Vous n'hésitez pas à introduire des sons orientaux dans votre musique et vous avez même chanté un air d'Othello -version de Verdi- adapté avec des arrangements marocains. Est-ce que c'était facile ? Je cherchais comment introduire le Maroc dans le théâtre classique et en particulier avec Shakespeare. Cela n'était pas facile, mais ça s'est fait naturellement car j'ai toujours senti en Othello une couleur orientale et marocaine. De plus le personnage d'Othello fut inspiré à Shakespeare par le sultan du Maroc. Je viens de terminer une adaptation de Carmen dans un style Marocain que j'espère apporter au Maroc bientôt.
Vous avez bifurqué d'un chanteur de Pop et Variété à celui d'Opéra ? Pourquoi ? Je faisais du théâtre et je chantais de la variété, on m'a conseillé de faire des comédies musicales. Puis au fur et mesure que ma voix s'est développée, on m'a dit : « tu as une voix pour l'opéra ». Je ne savais pas si baryton était le nom d'un poisson (rires). Être baryton me permet d'interpréter plusieurs genres de rôles.
Vous êtes à la fois chanteur, musicien et producteur. Quel métier vous ressemble le plus ? et pourquoi ? Je suis avant tout un passionné par les gens. Être producteur est pour moi une manière de rassembler ce que j'aime : une œuvre, une salle, des gens, des artistes… Chaque production est une aventure humaine unique.
Quel est votre rapport à la scène ? Je ne peux pas vivre sans la scène, sans les gens. Mais j'ai appris à être créatif en dehors de la scène. J'aime beaucoup enregistrer et produire des albums. J'ai mon propre label de musique et j'ai signé plusieurs artistes américains. Je souhaiterais d'ailleurs signer et développer des artistes marocains.
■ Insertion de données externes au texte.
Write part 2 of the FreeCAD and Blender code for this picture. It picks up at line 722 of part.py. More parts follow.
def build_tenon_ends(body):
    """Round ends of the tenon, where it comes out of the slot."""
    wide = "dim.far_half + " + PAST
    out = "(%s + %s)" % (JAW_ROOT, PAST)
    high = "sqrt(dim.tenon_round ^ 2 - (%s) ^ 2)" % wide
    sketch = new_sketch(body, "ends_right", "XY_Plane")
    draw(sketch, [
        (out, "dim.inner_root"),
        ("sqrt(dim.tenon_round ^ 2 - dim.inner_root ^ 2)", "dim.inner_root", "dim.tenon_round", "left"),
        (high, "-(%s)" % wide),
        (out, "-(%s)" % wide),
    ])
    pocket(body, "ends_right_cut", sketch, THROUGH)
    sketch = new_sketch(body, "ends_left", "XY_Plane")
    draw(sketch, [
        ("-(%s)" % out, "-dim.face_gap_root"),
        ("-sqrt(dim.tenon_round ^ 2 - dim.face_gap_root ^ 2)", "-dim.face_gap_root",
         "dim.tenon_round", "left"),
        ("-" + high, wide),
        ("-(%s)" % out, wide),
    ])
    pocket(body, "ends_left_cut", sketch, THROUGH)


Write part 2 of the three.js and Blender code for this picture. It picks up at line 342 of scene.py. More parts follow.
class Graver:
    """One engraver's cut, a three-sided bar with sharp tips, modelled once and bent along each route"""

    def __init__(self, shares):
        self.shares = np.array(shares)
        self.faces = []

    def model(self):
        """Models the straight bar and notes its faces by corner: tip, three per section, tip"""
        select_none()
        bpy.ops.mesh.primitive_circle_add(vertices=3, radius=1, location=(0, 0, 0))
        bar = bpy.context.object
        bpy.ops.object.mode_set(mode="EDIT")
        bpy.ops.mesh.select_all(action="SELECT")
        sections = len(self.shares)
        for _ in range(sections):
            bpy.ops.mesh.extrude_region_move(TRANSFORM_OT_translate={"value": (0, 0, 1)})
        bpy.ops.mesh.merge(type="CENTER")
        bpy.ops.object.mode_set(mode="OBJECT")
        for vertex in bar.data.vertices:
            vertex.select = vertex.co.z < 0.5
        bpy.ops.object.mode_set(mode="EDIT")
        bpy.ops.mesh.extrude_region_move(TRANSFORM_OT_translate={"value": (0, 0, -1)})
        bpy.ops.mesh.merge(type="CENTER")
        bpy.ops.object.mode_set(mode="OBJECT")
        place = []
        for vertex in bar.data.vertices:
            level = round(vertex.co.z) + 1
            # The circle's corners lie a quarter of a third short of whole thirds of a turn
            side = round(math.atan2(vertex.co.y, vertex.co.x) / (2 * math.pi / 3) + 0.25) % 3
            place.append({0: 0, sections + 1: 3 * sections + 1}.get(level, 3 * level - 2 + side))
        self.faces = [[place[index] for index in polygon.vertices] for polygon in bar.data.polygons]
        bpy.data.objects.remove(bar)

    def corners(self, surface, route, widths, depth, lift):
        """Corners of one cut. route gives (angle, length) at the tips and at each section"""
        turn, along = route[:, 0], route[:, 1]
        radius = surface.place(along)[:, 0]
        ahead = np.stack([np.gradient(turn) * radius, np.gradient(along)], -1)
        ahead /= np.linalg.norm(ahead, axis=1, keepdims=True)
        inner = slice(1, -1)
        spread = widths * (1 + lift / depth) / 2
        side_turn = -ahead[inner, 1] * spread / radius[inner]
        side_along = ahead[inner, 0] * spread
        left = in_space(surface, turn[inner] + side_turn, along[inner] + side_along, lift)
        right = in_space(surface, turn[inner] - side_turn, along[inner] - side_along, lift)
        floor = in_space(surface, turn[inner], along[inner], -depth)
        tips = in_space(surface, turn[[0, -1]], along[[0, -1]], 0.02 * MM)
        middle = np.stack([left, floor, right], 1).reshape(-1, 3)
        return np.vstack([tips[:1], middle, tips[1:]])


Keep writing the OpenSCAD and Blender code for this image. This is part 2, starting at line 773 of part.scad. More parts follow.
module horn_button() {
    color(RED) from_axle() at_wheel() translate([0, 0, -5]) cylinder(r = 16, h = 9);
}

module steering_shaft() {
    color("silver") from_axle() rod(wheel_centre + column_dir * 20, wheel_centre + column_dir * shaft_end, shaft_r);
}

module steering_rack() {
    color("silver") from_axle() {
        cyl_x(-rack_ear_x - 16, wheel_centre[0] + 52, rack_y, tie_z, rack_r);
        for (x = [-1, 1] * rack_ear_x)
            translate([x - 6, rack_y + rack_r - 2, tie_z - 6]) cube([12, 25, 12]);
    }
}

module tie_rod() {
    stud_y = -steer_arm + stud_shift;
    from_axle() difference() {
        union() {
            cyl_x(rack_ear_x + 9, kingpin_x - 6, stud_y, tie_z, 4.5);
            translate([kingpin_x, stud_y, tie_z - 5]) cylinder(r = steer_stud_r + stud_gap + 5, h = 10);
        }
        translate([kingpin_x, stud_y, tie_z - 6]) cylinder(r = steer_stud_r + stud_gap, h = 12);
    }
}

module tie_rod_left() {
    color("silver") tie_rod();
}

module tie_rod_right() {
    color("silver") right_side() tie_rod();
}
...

J'ai créé le Festival de musique sépharades à New York, où j'ai invité plusieurs artistes marocains.
Pourquoi avoir choisi de vous installer à New York ?
New York est la ville de l'exigence qui m'a toujours fait rêver. « If I can make it there, I'll make it anywhere ». C'est aussi un melting pot social important, j'ai pu rencontrer des gens de pays que je n'aurais jamais rencontré en France, ainsi que des cultures. C'est aussi la ville de l'American Dream, du rêve américain, où il y a constamment de nouveaux défis à remporter, c'est ce dont j'ai besoin.
Vous avez joué plus de 50 rôles. Lequel vous affectionnez le plus et pourquoi ? Je me suis rendu spécialiste des rôles : Shylock, Othello, Cyrano, que j'aimerais venir jouer en français au Maroc ! J'aime Cyrano car il est rendu beau par son talent, il souhaitait exceller en tout pour masquer son apparence physique. Othello pour sa force, Shylock pour sa vengeance. J'ai aussi beaucoup de passion pour Napoléon, que j'ai beaucoup joué et dont j'ai beaucoup étudié la vie. J'ai d'ailleurs écrit un livre et une pièce sur lui. J'aimerais explorer les œuvres du théâtre marocain.
En 2019, vous avez offert au Musée du judaïsme marocain de Casablanca de précieux objets que vous avez collectionnés durant ces 15 dernières années. En quoi ce geste est si symbolique pour vous ? Ces objets ont été façonnés par des artisans marocains et leur place mérite d'être dans un musée Marocain. Grâce à Zhor Rehihil, la conservatrice du musée, j'ai pu créer cette donation et d'autres en suivront. Les Juifs font partie de la culture du Maroc et de son histoire. Le Roi Feu Mohammed V a protégé les Juifs durant la 2ème guerre mondiale et nous lui en sommes éternellement reconnaissants. Sa Majesté Hassan II et sa Majesté Mohammed VI cultivent cette tradition de l'histoire juive marocaine avec la création de musées à travers le royaume. L'attachement de Sa Majesté envers tous ses sujets a créé un lien éternel et je rêve de venir chanter pour lui. Avec Mehdi Qotbi, Président de la Fondation Nationale des Musées, je souhaite également apporter tout ce qui est possible pour la contribution des musées marocains.
Vous avez d'autres projets pour le Maroc ?
Je souhaite monter la première troupe d'Opéra Royale du Maroc et y apporter mes adaptations marocaines de classiques telles que Othello, Carmen, Don Giovanni. Le tout joué par des chanteurs d'opéra et musiciens Marocains.